## Start RECORD LIST

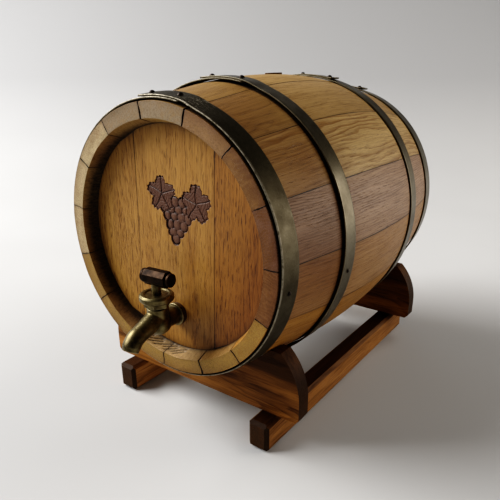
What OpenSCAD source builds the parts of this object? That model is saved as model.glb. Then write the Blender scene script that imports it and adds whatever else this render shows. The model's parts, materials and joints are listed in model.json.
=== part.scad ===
// Small oak cask lying on a two-rail cradle, with a screw-down brass tap in its front head.
// +Z is up and +Y runs from the tap towards the back. The origin is on the table,
// under the middle of the whole object. Angles around the cask start at +X and rise towards +Z.

/* [Cask] */
// Outside diameter at both ends of the staves
chime_d = 192; // [188:1:196]
// Outside diameter at the middle
bulge_d = 222; // [220:1:226]
// Length over the staves
cask_l = 268; // [264:1:276]
// Lean of the straight stave ends against the cask's axis, in degrees
end_lean = 9; // [8.8:0.1:9.4]
// Thickness of a stave
stave_t = 16; // [14:0.5:17]
// Depth of the heads behind the stave ends
head_recess = 12; // [10:0.5:14]
// Thickness of the head boards
head_t = 10; // [9:0.5:12]

/* [Hoops] */
// Thickness of the hoop strip
hoop_t = 1.2; // [1:0.1:1.6]
// Width of the front head hoop
front_end_hoop_w = 16; // [13:0.5:18]
// Width of the two quarter hoops
quarter_hoop_w = 13; // [11:0.5:15]
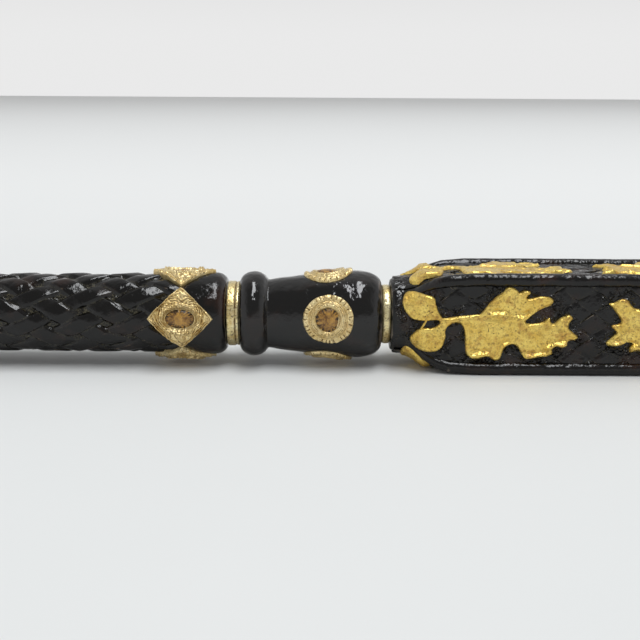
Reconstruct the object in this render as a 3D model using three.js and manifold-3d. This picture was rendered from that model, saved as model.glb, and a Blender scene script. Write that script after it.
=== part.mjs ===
// A carved walking stick, lying along X with its grip towards +X, in millimetres, +Z up.
// The origin is under the middle of the stick, on the surface that it lies on.
// In use the pommel is the top and the ferrule is the foot, so lower means towards -X.

import * as THREE from 'three';
import { mergeVertices } from 'three/addons/utils/BufferGeometryUtils.js';
import Module from 'manifold-3d';

const wasm = await Module();
wasm.setup();

// Driving dimensions of the whole stick
const overallLength = 900;
const jointGap = 0.1;
const seatGap = 0.3;
const cutOverrun = 2;
const simplifyReach = 0.02;
const weldDistance = 0.0003;
const faceCount = 4;
const ornamentTurnDegrees = -4;
const turnedSides = 32;
const wedgeSteps = 6;
const wedgeInnerShare = 0.7;
const wedgeOuterShare = 1.5;

// Square grip with a raised round bead on each edge and sunk panels between them
const gripLength = 107;
const gripSide = 27.8;
const gripNeckDiameter = 20.6;
const gripShoulderLength = 22;
const edgeBeadRadius = 2;
const edgeBeadWidth = 3.4;
const panelDepth = 1.5;
const cornerSteps = 5;

// Gilt leaf sprays that lie on the panels, two to a face, tip to tip
const sprayStart = 2.7;
const sprayTipGap = 7.8;

// Gilt rings between the sections
const lowerRingDiameter = 18.1;
const lowerRingWidth = 2.4;
const upperRingDiameter = 16.5;
const upperRingWidth = 2.3;
const pommelRingDiameter = 17.6;
const ringSides = 24;
const ringEase = 0.3;
const ringCrown = 0.7;

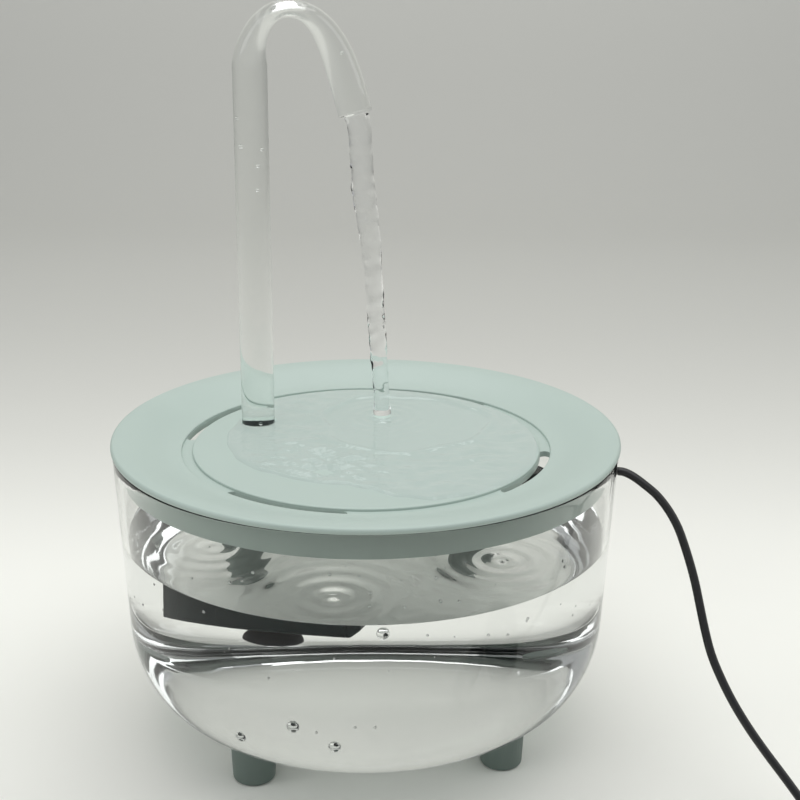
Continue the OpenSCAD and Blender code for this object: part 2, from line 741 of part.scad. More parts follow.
// Point on a cubic curve with four control points, and its direction
function curve(p, t) =
    pow(1 - t, 3) * p[0] + 3 * pow(1 - t, 2) * t * p[1] + 3 * (1 - t) * t * t * p[2] + pow(t, 3) * p[3];
function curve_way(p, t) =
    pow(1 - t, 2) * (p[1] - p[0]) + 2 * (1 - t) * t * (p[2] - p[1]) + t * t * (p[3] - p[2]);

// Fall of the arch from its crown to the outlet
outlet = [reach, crown_h - outlet_drop];
fall = [[crown_x, crown_h], [crown_x + rise_pull, crown_h],
        outlet + fall_pull * [-sin(outlet_lean), cos(outlet_lean)], outlet];
function rise_angle(i) = 90 * i / rise_steps;
function fall_share(i) = (i - rise_steps) / (arch_steps - rise_steps);

// Middle of the tube at step i, in the plane of the arch: an elliptic rise, then the fall
function arch_mid(i) = i < rise_steps
    ? [crown_x * (1 - cos(rise_angle(i))), crown_h * sin(rise_angle(i))]
    : curve(fall, fall_share(i));
function arch_way(i) = unit(i < rise_steps
    ? [crown_x * sin(rise_angle(i)), crown_h * cos(rise_angle(i))]
    : curve_way(fall, fall_share(i)));

// How far the bend has pressed the tube at step i, from 0 to 1 at the crown
function arch_pressed(i) = i < rise_steps ? sin(rise_angle(i)) : pow(cos(90 * fall_share(i)), 3);

// Ring of points around the tube at step i: pressed flat in the arch's plane, wider across it.
// Its edges stay just inside the end face of the round leg.
function arch_ring(i, thin) =
    let (a = tube_r * (1 - arch_press * arch_pressed(i)) - thin,
         b = tube_r * (1 + arch_spread * arch_pressed(i)) - thin,
         m = arch_mid(i), way = arch_way(i))
    [for (j = [0 : arch_sides - 1]) let (q = 360 * j / arch_sides)
        [m.x - a * cos(q) * way.y, b * sin(q), m.y + a * cos(q) * way.x]];

module spout_arch() {
    n = arch_sides;
    last = arch_steps;
    inner = (last + 1) * n;
    points = concat([for (i = [0 : last]) each arch_ring(i, arch_step)],
                    [for (i = [0 : last]) each arch_ring(i, arch_wall)]);
    outside = [for (i = [0 : last - 1], j = [0 : n - 1])
        each halves([i * n + j, i * n + (j + 1) % n, (i + 1) * n + (j + 1) % n, (i + 1) * n + j])];
    inside = [for (f = outside) [f[2] + inner, f[1] + inner, f[0] + inner]];
    start = [for (j = [0 : n - 1]) [j, j + inner, (j + 1) % n + inner, (j + 1) % n]];
    end = [for (f = start) [for (k = [3 : -1 : 0]) f[k] + last * n]];
    polyhedron(points = points, faces = concat(outside, inside, start, end), convexity = 6);
}

module spout_tube() {
    color(CLEAR) at_spout() {
        difference() {
            translate([0, 0, leg_foot_z]) cylinder(r = tube_r, h = leg_top_z - leg_foot_z);
            translate([0, 0, leg_foot_z - 1]) cylinder(r = tube_bore_r, h = leg_top_z - leg_foot_z + 2);
        }
        rotate([0, 0, arch_turn]) translate([0, 0, leg_top_z]) spout_arch();
    }
}

// ---------- cable outside ----------

module cord_tube() {
    color(RUBBER_BLACK) swept_cable(cord_points, cable_r, sides);
}

module cord_coil() {
    color(RUBBER_BLACK) translate([coil_pos.x, coil_pos.y, coil_low_z]) rotate_extrude()
        translate([coil_turn_r, (coil_top_z - coil_low_z) / 2])
            rounded_rect(coil_out_r - coil_in_r, coil_top_z - coil_low_z, cable_r);
}

module cord_tail() {
    color(RUBBER_BLACK) swept_cable(tail_points, cable_r, sides);
}

// Band around one side of the coil
module coil_tie() {
    near_r = sqrt(coil_in_r * coil_in_r - tie_w * tie_w / 4) - tie_gap;
    in_w = coil_out_r + tie_gap - near_r;
    in_h = coil_top_z - coil_low_z;
    color("#202224")
        translate([coil_pos.x, coil_pos.y + tie_w / 2, 0]) rotate([90, 0, 0]) linear_extrude(tie_w)
            translate([-near_r - in_w / 2, coil_low_z + in_h / 2]) difference() {
                square([in_w + 2 * tie_t, in_h + 2 * tie_t], center = true);
                square([in_w, in_h], center = true);
            }
}

module plug_bar(x0, x1, w, h, r) {
    translate([x0, plug_end.y, plug_z]) rotate([90, 0, 90]) linear_extrude(x1 - x0) rounded_rect(w, h, r);
}

plug_front_x = plug_end.x - relief_l - plug_l;

module usb_plug_body() {
    color(RUBBER_BLACK) {
        plug_bar(plug_front_x, plug_end.x - relief_l, plug_w, plug_t, 2.4);
        translate([plug_end.x - relief_l, plug_end.y, plug_z]) rotate([0, 90, 0])
            cylinder(r1 = 3.2, r2 = cable_r + 0.5, h = relief_l);
    }
}

module usb_plug_shell() {
    color("silver") difference() {
        plug_bar(plug_front_x - shell_l, plug_front_x, shell_w, shell_h, 0.6);
        plug_bar(plug_front_x - shell_l - 1, plug_front_x + 1,
                 shell_w - 2 * shell_t, shell_h - 2 * shell_t, 0.3);
    }
}

module usb_plug_tongue() {
    color("white") translate([0, 0, (shell_h - tongue_t) / 2 - shell_t])
        plug_bar(plug_front_x - shell_l + 1.5, plug_front_x, shell_w - 2 * shell_t - 1, tongue_t, 0.2);
}

bowl();
foot_front_left();
foot_front_right();
foot_back_left();
foot_back_right();
tray();
skirt_grommet();
pump_front_cover();
pump_housing();
pump_rear_cap();
pump_stator();
pump_seal();
pump_front_bush();
pump_rear_bush();
pump_shaft();
pump_suction_cup();
pump_gland();
pump_lead();
impeller();
rotor_magnet();
intake_cap();
flow_dial();
spout_bush();
spout_tube();
cord_tube();
cord_coil();
cord_tail();
coil_tie();
usb_plug_body();
usb_plug_shell();
usb_plug_tongue();
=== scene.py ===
import json
import math

import bmesh
import bpy
import numpy as np
from mathutils import Matrix, Vector, noise
from mathutils.geometry import delaunay_2d_cdt


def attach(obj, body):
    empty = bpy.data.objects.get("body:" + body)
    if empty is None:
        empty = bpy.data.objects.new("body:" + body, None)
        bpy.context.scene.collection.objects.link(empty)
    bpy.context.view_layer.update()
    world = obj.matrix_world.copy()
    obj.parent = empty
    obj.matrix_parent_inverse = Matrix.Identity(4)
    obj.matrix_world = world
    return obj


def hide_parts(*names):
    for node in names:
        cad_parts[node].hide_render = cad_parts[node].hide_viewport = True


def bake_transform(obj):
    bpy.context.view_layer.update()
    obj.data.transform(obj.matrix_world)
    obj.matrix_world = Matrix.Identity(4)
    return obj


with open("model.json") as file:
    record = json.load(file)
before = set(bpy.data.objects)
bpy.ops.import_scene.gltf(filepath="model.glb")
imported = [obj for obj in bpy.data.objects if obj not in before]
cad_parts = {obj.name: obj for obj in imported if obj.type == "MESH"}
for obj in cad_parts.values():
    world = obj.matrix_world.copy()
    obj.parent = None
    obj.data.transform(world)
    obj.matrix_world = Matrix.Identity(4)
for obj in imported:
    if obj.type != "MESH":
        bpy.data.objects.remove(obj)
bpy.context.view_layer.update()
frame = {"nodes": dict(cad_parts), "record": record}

# A pet water fountain: clear bowl on stub feet, drinking tray, gooseneck spout, pump and cable

MM = 0.001
SHARP = math.radians(40)
FLAT = math.radians(0.6)

# -------------------- sizes, as in the solids (mm)

FOOT_H = 16
RIM_Z = 121
BOWL_R = 99.5
BOWL_WALL = 2.5
BOWL_FLOOR = 3
BASE_R = 72.5
CORNER_H = 36
WALL_LOW_R = 96.05
WALL_TAPER = 0.05
RIM_ROUND = 0.7
CORNER_Z = FOOT_H + CORNER_H
FLOOR_Z = FOOT_H + BOWL_FLOOR
INNER_R = BOWL_R - BOWL_WALL
INNER_LOW_R = WALL_LOW_R - BOWL_WALL
EXIT_TURN = math.radians(-17)
EXIT_Z = 117.8
NOTCH_R = 2.3

TRAY_R = 100
TRAY_RIM_H = 2.4
TRAY_WALL = 2.2
CREST_R = 97
CREST_Z = RIM_Z + TRAY_RIM_H
LIP = 0.5
RIM_NOSE = 1.3
SEAT_CUT = 0.8
DISC_Z = RIM_Z - 3.2
UNDER_Z = DISC_Z - TRAY_WALL
DISC_DISH = 0.6
DISH_R = 38
CHANNEL_R = 72.8
CHANNEL_IN_R = 68.6
CHANNEL_Z = DISC_Z - 1
SLOT_W = 3.9
SLOT_MID_R = (CHANNEL_R + CHANNEL_IN_R) / 2
SLOT_HALF = math.radians(18.25)
SLOT_TURNS = [math.radians(66 + 90 * i) for i in range(4)]
SKIRT_R = 95.2
SKIRT_WALL = 2
SKIRT_IN_R = SKIRT_R - SKIRT_WALL
SKIRT_LOW_Z = RIM_Z - 10.3
RIB_COUNT = 8
RIB_W = 1.6
RIB_Z = 113.6
RIB_TOP_Z = 116.1
RIB_RING_W = 1.6
RIB_IN_R = 8
RIB_OUT_R = 64.6
CLIP_RINGS = (26, 58)
CLIP_W = 5
GROMMET_R = 3

SPOUT_AT = (51.3 * math.cos(math.radians(152)), 51.3 * math.sin(math.radians(152)))
TUBE_R = 6.75
TUBE_WALL = 1.5
SOCKET_R = 6.81
SOCKET_OUT_R = 9.41
SPIGOT_R = 8
SPIGOT_TOP_Z = 89
BOSS_LOW_Z = 78
LEG_FOOT_Z = 90
LEG_TOP_Z = 263
ARCH_TURN = math.radians(8)
ARCH_PRESS = 0.5
ARCH_SPREAD = 0.3
CROWN_X = 14.8
CROWN_H = 20.5
REACH = 40.6
OUTLET_DROP = 39.5
OUTLET_Z = LEG_TOP_Z + CROWN_H - OUTLET_DROP
OUTLET_LEAN = math.radians(14.5)
RISE_PULL = 14
FALL_PULL = 24

CABLE_R = 1.6
LEAD_Z = 111.4
WATER_Z = 86
MENISCUS_H = 0.45

# -------------------- camera

LENS = 65.25
CAMERA_AT = Vector((13.19, -543.04, 313.36)) * MM
CAMERA_PITCH = math.radians(18.09)
CAMERA_ROLL = math.radians(0.4)


def set_camera():
    camera_data = bpy.data.cameras.new("camera")
    camera_data.lens = LENS
    camera_data.clip_start = 0.02
    camera_data.clip_end = 30
    camera = bpy.data.objects.new("camera", camera_data)
    bpy.context.scene.collection.objects.link(camera)
    look = Matrix.Rotation(math.pi / 2 - CAMERA_PITCH, 4, "X") @ Matrix.Rotation(CAMERA_ROLL, 4, "Z")
    camera.matrix_world = Matrix.Translation(CAMERA_AT) @ look
    bpy.context.scene.camera = camera


set_camera()

# -------------------- shapes


def arc(cx, cz, a, b, start, end, n):
    """Points of an arc of an ellipse with half axes a and b, from one angle to another in degrees."""
    angles = [math.radians(start + (end - start) * i / n) for i in range(n + 1)]
    return [(cx + a * math.cos(t), cz + b * math.sin(t)) for t in angles]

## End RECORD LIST

TASK GOAL |
The lines to transcribe begin at the line with "cord_tube();" and end at the line with "# A pet water"; copy them exactly, both ends included.

RESPONSE TO THIS TASK |
cord_tube();
cord_coil();
cord_tail();
coil_tie();
usb_plug_body();
usb_plug_shell();
usb_plug_tongue();
=== scene.py ===
import json
import math

import bmesh
import bpy
import numpy as np
from mathutils import Matrix, Vector, noise
from mathutils.geometry import delaunay_2d_cdt


def attach(obj, body):
    empty = bpy.data.objects.get("body:" + body)
    if empty is None:
        empty = bpy.data.objects.new("body:" + body, None)
        bpy.context.scene.collection.objects.link(empty)
    bpy.context.view_layer.update()
    world = obj.matrix_world.copy()
    obj.parent = empty
    obj.matrix_parent_inverse = Matrix.Identity(4)
    obj.matrix_world = world
    return obj


def hide_parts(*names):
    for node in names:
        cad_parts[node].hide_render = cad_parts[node].hide_viewport = True


def bake_transform(obj):
    bpy.context.view_layer.update()
    obj.data.transform(obj.matrix_world)
    obj.matrix_world = Matrix.Identity(4)
    return obj


with open("model.json") as file:
    record = json.load(file)
before = set(bpy.data.objects)
bpy.ops.import_scene.gltf(filepath="model.glb")
imported = [obj for obj in bpy.data.objects if obj not in before]
cad_parts = {obj.name: obj for obj in imported if obj.type == "MESH"}
for obj in cad_parts.values():
    world = obj.matrix_world.copy()
    obj.parent = None
    obj.data.transform(world)
    obj.matrix_world = Matrix.Identity(4)
for obj in imported:
    if obj.type != "MESH":
        bpy.data.objects.remove(obj)
bpy.context.view_layer.update()
frame = {"nodes": dict(cad_parts), "record": record}

# A pet water fountain: clear bowl on stub feet, drinking tray, gooseneck spout, pump and cable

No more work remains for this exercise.